- Born: 2 January 1951 (age 75) Kloštar Ivanić, PR Croatia, FPR Yugoslavia
- Education: University in Zagreb
- Occupations: Businessman, owner of Agrokor
- Spouse: Vesna Bašić
- Children: 3

= Ivica Todorić =

Croatian businessman and former owner of Agrokor

Ivica Todorić (/sr/; born 2 January 1951) is a Croatian businessman. Until June 2017, he was the owner and chairman of the board of Agrokor, the largest privately owned company in Croatia. The operations of Agrokor are focused on two core businesses: manufacturing of food and drinks, and retail.

==Biography==
Todorić was born in 1951. His mother, Ivana, was a teacher from Kloštar Ivanić. His father, Ante Todorić, was a prominent figure in the agricultural area of the Socialist Republic of Croatia and was the chief engineer and director of Božjakovina farm in Dugo Selo, where Todorić grew up. He went to school in Zagreb, where he also graduated from the Faculty of Economics. He went to school with the former prime minister Nikica Valentić.

In 1976, Todorić launched a private company producing and trading flowers. In a few years he expanded the business throughout the former Yugoslavia. Business began to expand into new opportunities — import and export of cereals, oil crops, fruits and vegetables — and, in 1989, Agrokor was registered as a joint stock company, with Todorić as its 100% stockholder. By acquiring agricultural processing and food production companies, as well as retail stores, Agrokor grew to become a leading regional conglomerate. He used the opportunity of the war to acquire new assets.

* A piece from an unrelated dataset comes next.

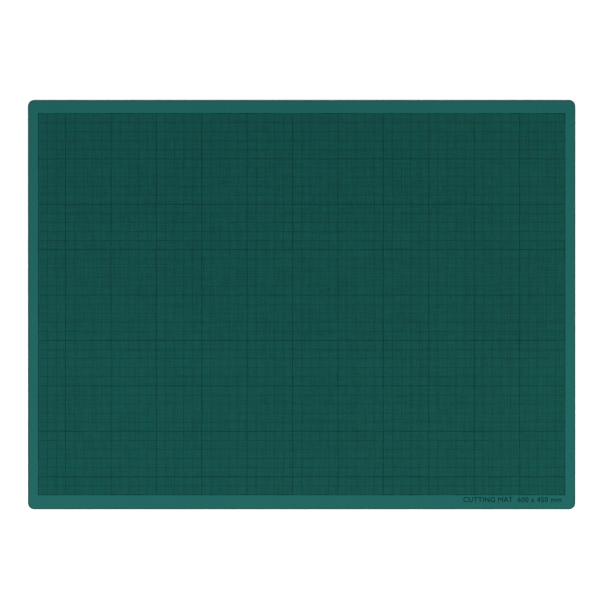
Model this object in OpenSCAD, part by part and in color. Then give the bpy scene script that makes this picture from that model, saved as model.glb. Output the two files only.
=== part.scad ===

Agrokor's operations accelerated during the Franjo Tuđman presidency. In 1993, Todorić obtained a very advantageous loan from the Zagrebačka banka to acquire the First Croatian Oil Factory and DIP Turopolje. In 1994, Agrokor acquired the wholesale retailer Unikonzum (later renamed Konzum) and the frozen goods company Ledo. Today, the group includes leading producers of food and drinks and the largest Croatian retail chain. In 2013, Agrokor bought Mercator, Slovenia's biggest retailer and largest employer, for 240 million euros. In 2014, Agrokor hired Rothschild & Co to prepare an IPO.

Todorić was one of the founders and the first president of the Croatian Employers' Association, founded in 1993.

==Collapse of Agrokor==
Todorić was the company's CEO until April 2017. When Agrokor's financial difficulties became untenable, in March 2017, the government of Croatia hastily drafted and passed the Law on Extraordinary Administration Procedure in Enterprises of Systematic Importance for the Republic of Croatia and, by Todorić's activation of the Law in early April 2017, the government forestalled the bankruptcy procedure and effectively took control of the company. Special administrator Ante Ramljak was appointed by the commercial court on 10 April 2017.

In 2019, Croatian authorities indicted Todorić on the count of sending 1.25 million euro of the company's money to a Swiss company for fictitious services. Todoric has been under investigation since November 2017 on suspicion of making an illegal gain of more than a billion kuna (120 million euro). That investigation also covers his sons Ivan and Ante Todorić and 12 Agrokor managers and auditors.

On 16 November 2021, the Zagreb County Prosecutor's Office withdrew the indictment in the Agrokor case, which accused the former conglomerate's owner Todorić and 14 others of defrauding it of HRK 1.2 billion.

== Political career ==
In 2023, Todorić announced that he is entering politics and that he will form his own political party and run for Prime Minister.

==Personal life==
Todorić is married to Vesna Bašić-Todorić. They have three children – a daughter, Iva, and two sons, Ante and Ivan. All three children hold senior positions within Agrokor. The family's residence is the Kulmer Castle in Zagreb.